Applicant the National Labor Relations Board ("NLRB" or the "Board") has submitted ten separate applications requesting orders requiring that Respondents AJD, Inc; 1531 Fulton Street, LLC; Bruce C. LP; 840 Atlantic Avenue, LLC; Lewis Foods of 42nd Street, LLC; John C. Food Corp.; McConner Street Holdings, LLC; 14 East 47th Street, LLC; 18884 Food Corp.; and Mic-Eastchester, LLC (together, the "Franchisee Respondents" or "Respondents") comply with the subpoenas duces tecum that were issued by the NLRB on February 9, 2015. This Order will address the applications filed against all ten of the Franchisee Respondents. As set forth below, the NLRB's request to enforce the subpoenas is granted.

I. Background

This matter concerns a series of actions brought by the NLRB against McDonald's and various McDonald's franchisees based on "unfair labor practice" charges filed with the NLRB by organizations representing fast food workers employed by those same franchisees.

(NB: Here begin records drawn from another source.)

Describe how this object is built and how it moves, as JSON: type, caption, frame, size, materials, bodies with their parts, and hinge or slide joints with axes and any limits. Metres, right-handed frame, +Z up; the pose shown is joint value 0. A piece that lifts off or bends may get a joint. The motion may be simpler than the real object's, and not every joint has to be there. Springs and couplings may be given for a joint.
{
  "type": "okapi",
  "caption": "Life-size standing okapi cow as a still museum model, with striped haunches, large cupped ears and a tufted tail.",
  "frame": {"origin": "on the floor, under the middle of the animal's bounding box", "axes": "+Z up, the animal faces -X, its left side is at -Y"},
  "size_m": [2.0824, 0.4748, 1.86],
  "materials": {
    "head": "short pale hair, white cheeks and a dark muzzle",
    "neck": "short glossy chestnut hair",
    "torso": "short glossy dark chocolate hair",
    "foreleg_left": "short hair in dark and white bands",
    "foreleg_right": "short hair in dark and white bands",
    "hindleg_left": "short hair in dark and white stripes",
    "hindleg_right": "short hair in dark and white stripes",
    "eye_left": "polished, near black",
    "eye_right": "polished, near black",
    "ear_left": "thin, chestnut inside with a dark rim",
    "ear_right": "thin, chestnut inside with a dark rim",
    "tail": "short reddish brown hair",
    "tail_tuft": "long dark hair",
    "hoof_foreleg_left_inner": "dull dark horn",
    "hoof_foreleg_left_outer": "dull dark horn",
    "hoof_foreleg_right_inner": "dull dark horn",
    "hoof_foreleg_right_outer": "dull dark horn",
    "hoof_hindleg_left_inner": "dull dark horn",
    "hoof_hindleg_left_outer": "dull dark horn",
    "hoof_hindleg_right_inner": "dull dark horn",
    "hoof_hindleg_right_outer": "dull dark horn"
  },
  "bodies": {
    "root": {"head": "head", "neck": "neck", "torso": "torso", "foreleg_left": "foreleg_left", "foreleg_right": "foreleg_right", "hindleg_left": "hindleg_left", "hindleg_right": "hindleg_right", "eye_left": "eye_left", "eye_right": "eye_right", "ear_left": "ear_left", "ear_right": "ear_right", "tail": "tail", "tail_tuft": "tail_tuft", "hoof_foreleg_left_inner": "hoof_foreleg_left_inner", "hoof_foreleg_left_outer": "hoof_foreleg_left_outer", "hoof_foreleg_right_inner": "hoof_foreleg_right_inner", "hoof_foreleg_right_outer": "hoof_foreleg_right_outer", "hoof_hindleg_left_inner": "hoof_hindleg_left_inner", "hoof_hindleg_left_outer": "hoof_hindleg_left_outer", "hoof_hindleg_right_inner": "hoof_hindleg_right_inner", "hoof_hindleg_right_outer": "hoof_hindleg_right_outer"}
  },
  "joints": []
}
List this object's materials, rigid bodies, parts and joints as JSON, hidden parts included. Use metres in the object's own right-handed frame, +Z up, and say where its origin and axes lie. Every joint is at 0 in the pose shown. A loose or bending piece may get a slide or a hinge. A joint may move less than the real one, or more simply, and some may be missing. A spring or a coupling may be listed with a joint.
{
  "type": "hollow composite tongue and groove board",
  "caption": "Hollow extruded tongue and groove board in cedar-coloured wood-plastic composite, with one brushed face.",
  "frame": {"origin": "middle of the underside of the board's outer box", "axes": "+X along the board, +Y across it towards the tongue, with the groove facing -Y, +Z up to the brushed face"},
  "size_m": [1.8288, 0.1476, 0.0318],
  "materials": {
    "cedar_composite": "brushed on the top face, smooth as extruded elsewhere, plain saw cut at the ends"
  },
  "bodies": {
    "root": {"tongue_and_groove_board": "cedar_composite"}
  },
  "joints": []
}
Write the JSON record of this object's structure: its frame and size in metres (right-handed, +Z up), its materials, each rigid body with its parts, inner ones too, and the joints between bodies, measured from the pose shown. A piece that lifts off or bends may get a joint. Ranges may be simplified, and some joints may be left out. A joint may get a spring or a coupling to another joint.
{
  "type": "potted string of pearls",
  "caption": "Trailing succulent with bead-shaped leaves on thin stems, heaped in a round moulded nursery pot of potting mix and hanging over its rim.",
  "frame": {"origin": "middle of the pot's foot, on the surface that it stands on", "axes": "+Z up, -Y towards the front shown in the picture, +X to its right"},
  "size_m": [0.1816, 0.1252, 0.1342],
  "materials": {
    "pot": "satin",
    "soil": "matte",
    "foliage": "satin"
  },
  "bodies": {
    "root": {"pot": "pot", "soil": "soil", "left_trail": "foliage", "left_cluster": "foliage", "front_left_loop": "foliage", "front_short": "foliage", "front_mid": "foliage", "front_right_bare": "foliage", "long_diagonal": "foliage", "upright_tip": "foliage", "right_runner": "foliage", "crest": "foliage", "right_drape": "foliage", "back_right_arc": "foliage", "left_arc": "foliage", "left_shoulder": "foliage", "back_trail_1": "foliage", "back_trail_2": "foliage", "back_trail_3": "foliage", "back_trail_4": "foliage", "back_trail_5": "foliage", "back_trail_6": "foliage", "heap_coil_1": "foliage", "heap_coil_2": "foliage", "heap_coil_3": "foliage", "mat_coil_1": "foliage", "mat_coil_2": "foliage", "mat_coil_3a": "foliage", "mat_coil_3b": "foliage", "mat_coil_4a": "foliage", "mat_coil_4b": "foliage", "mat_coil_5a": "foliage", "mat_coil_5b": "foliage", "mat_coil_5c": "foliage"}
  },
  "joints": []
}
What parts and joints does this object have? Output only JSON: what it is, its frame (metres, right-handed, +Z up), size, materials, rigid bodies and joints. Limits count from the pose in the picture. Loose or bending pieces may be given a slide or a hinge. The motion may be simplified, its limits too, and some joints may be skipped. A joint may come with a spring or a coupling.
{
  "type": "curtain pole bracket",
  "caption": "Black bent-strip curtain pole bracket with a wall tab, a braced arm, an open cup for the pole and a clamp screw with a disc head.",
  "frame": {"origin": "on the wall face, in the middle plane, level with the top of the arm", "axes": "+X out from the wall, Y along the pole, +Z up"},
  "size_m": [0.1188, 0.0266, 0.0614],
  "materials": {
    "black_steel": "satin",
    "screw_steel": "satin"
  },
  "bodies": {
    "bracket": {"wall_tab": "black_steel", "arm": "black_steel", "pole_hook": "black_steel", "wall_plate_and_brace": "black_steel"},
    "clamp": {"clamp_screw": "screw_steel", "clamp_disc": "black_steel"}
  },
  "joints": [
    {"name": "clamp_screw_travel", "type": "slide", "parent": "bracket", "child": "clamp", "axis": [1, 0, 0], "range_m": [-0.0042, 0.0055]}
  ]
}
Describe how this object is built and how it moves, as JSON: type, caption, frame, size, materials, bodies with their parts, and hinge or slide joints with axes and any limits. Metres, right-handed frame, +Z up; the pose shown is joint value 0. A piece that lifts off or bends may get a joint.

See National Labor Relations Act ("NLRA"), 29 U.S.C. §§ 151-69. Among other allegations, these charges assert that McDonald's is a joint-employer with each of the McDonald's franchisees and so may be held jointly liable for any labor violations found to have occurred at the franchisees' restaurants.

Following an investigation of the charges, the NLRB issued a series of complaints through its regional offices against McDonald's and each of the franchisees, which were subsequently consolidated on January 13, 2015. Thereafter, on or around February 9, 2015, the Franchisee Respondents—as well as McDonald's and the other franchisees—were each served with a subpoena duces tecum (the "Subpoenas") issued by the NLRB's General Counsel.1 These Subpoenas seek documents related to the issue of whether McDonald's and the franchisees are joint employers. On February 19, 2015, the Franchisee Respondents filed petitions to revoke the Subpoenas, which were subsequently denied by Administrative Law Judge Lauren Esposito on March 19, 2015.

The administrative hearing before Judge Esposito opened on March 30, 2015. On April 23, 2015, the General Counsel requested a conference before Judge Esposito regarding the Franchisee Respondents' compliance with the subpoenas, noting that they had, "so far, failed to provide even a single document." (ECF No. 1, App. Ex. 14.2) Thereafter, Judge Esposito issued an order on May 19, 2015, which set deadlines for Respondents to complete their productions and set a new date of October 5, 2015 for the continuation of the administrative hearing. (Id. Ex. 18.)

Pursuant to Judge Esposito's May 19 Order, a series of discovery conferences where held between the parties in June and July 2015. According to the NLRB, counsel for the Franchisee Respondents made various representations at each of these conferences that document productions were forthcoming. For instance, counsel for Respondents stated on June 24, 2015 that they were hopeful that they could complete compliance with the subpoenas "by August." (Id. Ex. 20, Tr. 379:5-10.) Similarly, at a conference on July 14, 2015, Respondents' counsel indicated that non-ESI productions were expected to be complete "by mid-August." (Id. Ex. 21, Tr. 486:22-487:14.)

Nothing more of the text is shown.